The European Commission (EC) is threatening to move setting of the London Interbank Offered Rate (LIBOR) to Paris, after the exposure of the current process as “the rate at which banks do not lend to each other” in the words of Mervyn King, former governor of the Bank of England. An interbank benchmark system must be found that engenders trust, but can banks trust themselves?

How have Interbank Offered Rates (IBORs) gained such bad press?

LIBOR was used by banks as a benchmark to underpin trillions of dollars of derivatives. Overseen by the British Bankers Association (BBA), it was the average rate that banks either were paying, or predicted they would pay, to borrow money from other banks. As the rates submitted to the BBA were not taken directly from actual borrowing data but relied on banks to report the rates accurately and honestly, they were open to manipulation.

In the event it was found they were subject to manipulation. Several big banks have been fined for their involvement in submitting data based upon the wishes of traders, rather than of the actual borrowing rates they saw in the market. Many more are undergoing investigation around the world.

What does one IBOR have to do with another?

The rate setting systems are all operated along similar models leaving them all exposed. Having examined LIBOR and found fault, it has been discovered that many of the banks were happy to manipulate rates wherever they were. The damning email evidence shows that it was casually done and that the banks often did not have the systems or capacity to spot the dodgy behaviour that accompanied the business such as wash trades - buying and selling the same security in order to create a commission to pay a broker involved in the rigging.

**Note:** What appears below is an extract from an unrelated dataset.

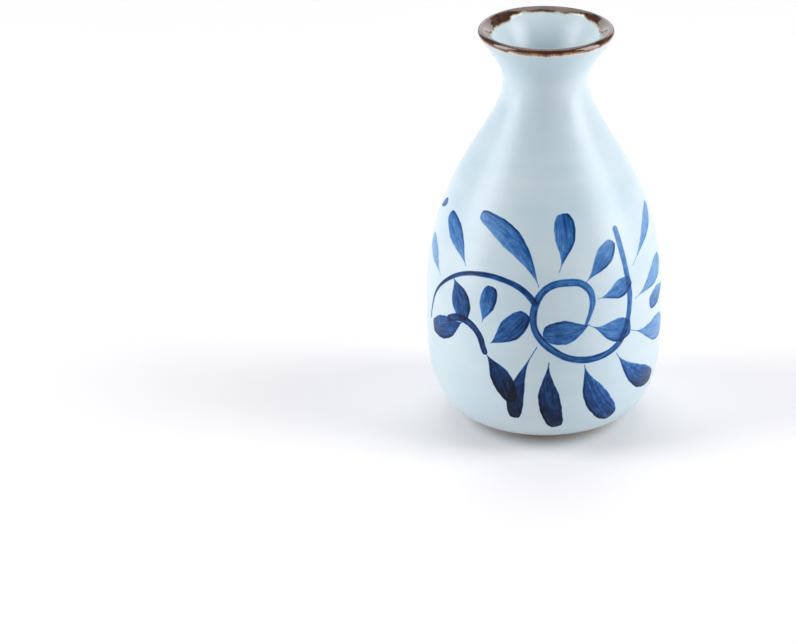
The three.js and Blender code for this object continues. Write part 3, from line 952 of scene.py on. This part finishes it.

What effect did rigged rates have?

The Bank of International Settlements says that US$10 trillion of bonds a “significant share” of mortgages and other retail loans are linked to EurIBOR and LIBOR while market estimates connect derivatives with a value of some US$350 trillion to LIBOR. The underpinning of financial products, from mortgages to derivatives, with these rates means that the cash flows around these products may not have reflected the genuine position that the market saw and therefore buyers could have lost or saved money based on erroneous data. Several lawsuits are from in play from the owners of derivatives who say they have lost out.

What are regulators doing?

There are different reactions from different regulators. Gary Gensler, head of the Commodity and Futures Trading Commission (CFTC) the US derivatives regulator, has called for the scrapping of LIBOR. Following the collapse of Bear Stearns and Lehman Brothers in 2007/08, who had exposure to enormous levels of bad mortgage debt, banks did not trust one another as counterparties. The interbank market disappeared during the financial crisis as a result and Gensler has noted that basing financial products upon the measure of a market “that does not exist” is questionable to say the least.

Martin Wheatley, head of the UK’s market regulator the Financial Conduct Authority, has called for reform rather than replacement, with transactional data used to underpin the submissions.

The EC agrees with Wheatley but wants the European Securities and Markets Authority, a pan-European regulator, to run it.

It seems the banks do not trust one another and the regulators do not agree with, or trust one another. A battle of willpower shall ensue.